According to The Times, F1's overseers and Saudi officials have already met on several occasions, and F1's management is starting to consult teams about possible objections to racing in Saudi Arabia.

Guaranteeing gender equality, respect for human rights, and freedom of the press are reportedly the topics of greatest importance in these discussions; Saudi Arabia's historically antagonistic stance toward women in the workplace (or even showing their hair in public) clashes directly with the high-profile presence of females in team management or supporting roles.

Journalistic liberty is also uncertain in the wake of the assassination of U.S.-based journalist Jamal Khashoggi, whose killing was reported by BBC to have been ordered by the upper echelons of the Saudi government. As a result, journalists fear that country officials may try to suppress stories critical of its attempts to rinse its reputation by bringing racing within its borders, a scheme which extends to the Dakar rally, which will race in Saudi Arabia starting in 2020.

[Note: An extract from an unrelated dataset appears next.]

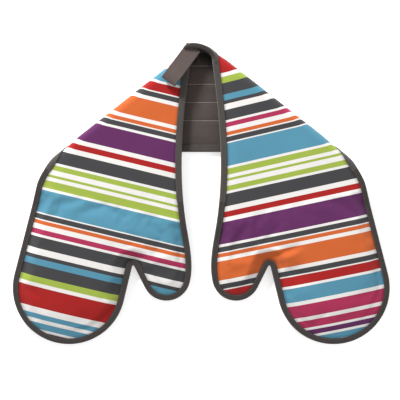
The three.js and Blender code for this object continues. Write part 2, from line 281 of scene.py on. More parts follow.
def half_mesh():
    """Triangles over the half pattern, with edges along every line where it is parted."""
    lattice = triangle_lattice(GRID, GRID)
    near, _ = edge_distance(lattice)
    across = across_fold(lattice[:, 0], lattice[:, 1]) + ROLL_HALF
    clear = near > GRID * 0.55
    for line in (across, lattice[:, 0] - WRIST_START, lattice[:, 0] - PALM_START, lattice[:, 0]):
        clear &= np.abs(line) > GRID * 0.45
    lattice = lattice[inside_outline(lattice) & clear]
    verts, edges = list(EDGE), []
    ring = list(range(len(EDGE)))
    middle = np.arange(HALF_WIDTH - GRID, -HALF_WIDTH, -GRID)
    ring += range(len(verts), len(verts) + len(middle))
    verts += [(0.0, y) for y in middle]
    steps = np.arange(-300, 300, GRID)
    slant = np.stack([
        FOLD_AT_EDGE - ROLL_HALF * FOLD_SIN + steps * FOLD_COS,
        HALF_WIDTH - ROLL_HALF * FOLD_COS - steps * FOLD_SIN,
    ], 1)
    slant = slant[slant[:, 0] > -GRID]
    for line in (slant, np.stack([np.full(len(steps), WRIST_START), steps], 1),
                 np.stack([np.full(len(steps), PALM_START), steps], 1)):
        within = inside_outline(line)
        reached = within | np.roll(within, 1)
        near_line, _ = edge_distance(line)
        line = line[reached & ((near_line > GRID * 0.45) | ~within)]
        edges += [(len(verts) + k, len(verts) + k + 1) for k in range(len(line) - 1)]
        verts += list(line)
    verts += list(lattice)
    made = delaunay_2d_cdt([Vector(p) for p in verts], edges, [ring], 1, 1e-5)
    flat = np.array([tuple(p) for p in made[0]])
    tris = np.array([f for f in made[2] if len(f) == 3])
    a, b, c = (flat[tris[:, k]] for k in range(3))
    area = (b[:, 0] - a[:, 0]) * (c[:, 1] - a[:, 1]) - (b[:, 1] - a[:, 1]) * (c[:, 0] - a[:, 0])
    tris = tris[np.abs(area) > 1e-4]
    area = area[np.abs(area) > 1e-4]
    tris[area < 0] = tris[area < 0][:, ::-1]
    return flat, tris


def whole_mesh():
    """Both halves, joined along the middle of the strip, and each point's edge distance."""
    flat, tris = half_mesh()
    near, run = edge_distance(flat)
    on_middle = np.abs(flat[:, 0]) < 1e-4
    mirrored = np.full(len(flat), -1)
    mirrored[on_middle] = np.flatnonzero(on_middle)
    mirrored[~on_middle] = len(flat) + np.arange((~on_middle).sum())
    other = flat[~on_middle] * [-1, 1]
    return (
        np.vstack([flat, other]),
        np.vstack([tris, mirrored[tris][:, ::-1]]),
        np.r_[near, near[~on_middle]],
        np.r_[run, signed_run(run[~on_middle], -1)],
    )


# ---- Unevenness of the cloth ----


def wander(x, y, size, seed):
    """Soft random unevenness from -1 to 1, with hollows and rises about size across."""
    table = np.random.default_rng(seed).uniform(-1, 1, (64, 64))
    gx, gy = x / size + 32.5, y / size + 32.5
    i, j = np.floor(gx).astype(int), np.floor(gy).astype(int)
    tx, ty = gx - i, gy - j
    tx, ty = tx * tx * (3 - 2 * tx), ty * ty * (3 - 2 * ty)
    i, j, i1, j1 = i % 64, j % 64, (i + 1) % 64, (j + 1) % 64
    low = mix(table[i, j], table[i1, j], tx)
    high = mix(table[i, j1], table[i1, j1], tx)
    return mix(low, high, ty)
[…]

Reuters corroborated The Times' story but added that its sources advised not to take progressing negotiations as a sign that Saudi Arabia is sure to get its own Grand Prix. In the past few years, several hosting negotiations across the globe have fallen through, including one high-profile case in Miami, Florida, where clashes between pro-race city officials and protesting locals have effectively brought negotiations to a halt. Additionally, teams are pushing back against further expansion of the race calendar, while fans protest the possibility of trading famed racetracks for unmemorable, cookie-cutter circuits in regions without a history of motorsport.

F1, however, has shown on multiple other occasions that it's willing to gloss over atrocious human rights records when enough money is involved, so while the 2021 Saudi Arabian Grand Prix isn't yet a slam dunk, it sure looks like the ball's on its way up the court.

"We are always having conversations with many countries and destinations regarding potential future races," an F1 spokesperson told The Drive when asked about negotiations with the Saudi government. "As usual these discussions remain private and we are not going to elaborate further on this matter."